The jagged orange line at the top of the map is the borderline between the towns of Brooklyn and Flatbush. Originally Kings County contained six separate towns. Brooklyn became a city and absorbed all the other towns by 1894, only to consolidate with Greater NY City in 1898. One abiding mystery for me is why the Flatbush-Brooklyn border zigged and zagged as much as it did. Perhaps there was a long-buried spring there that the border followed. In any case, today’s Clove Road remnant follows part of that old borderline.

Meanwhile: also note the east-west Malbone Street, which probably is a contracted form honoring St. Marylebone, a district in London, England. As is well-known, most of Malbone Street was renamed Empire Boulevard in the aftermath of a disastrous train crash on November 1, 1918 that happened under a Malbone Street overpass. What is less-well known is this surviving portion of Malbone Street. A look at the 1890 atlas above confirms that Malbone Street then made a jog to the southeast….

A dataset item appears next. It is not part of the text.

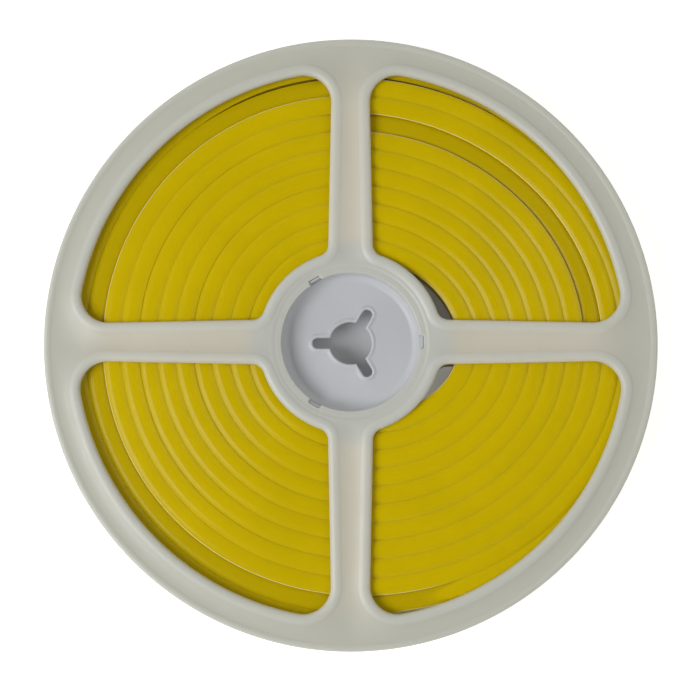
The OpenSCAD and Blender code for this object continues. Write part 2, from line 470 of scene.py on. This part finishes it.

Forgotten Fan Laurence Prusak: Malbone St is named after Ralph Malbone, a grocer who lived on Fulton St in the early 19th Century. He built a popular inn on the Clove Rd for passenger coaches going from Bedford to Flatbush and beyond around Montgomery St and developed that rustic neighborhood-which was then called Malboneville for at least 25 years or so.

 

…but by the time this 1929 Belcher Hyde atlas was published, Malbone had been renamed Empire Boulevard and rammed through the previous zig zag area. This cut off a small part of Malbone Street, which has hung in there to the present. By 1929 the Clove Road-Malbone Street layout had crystallized in its present form (and even the paved and nonpaved sections of Clove Road are shown). Note, though, the ghost of Canarsie Avenue running south. Because it was a former streetcar route it would take several years before that ghost could be exorcised, but few traces remain by 2010.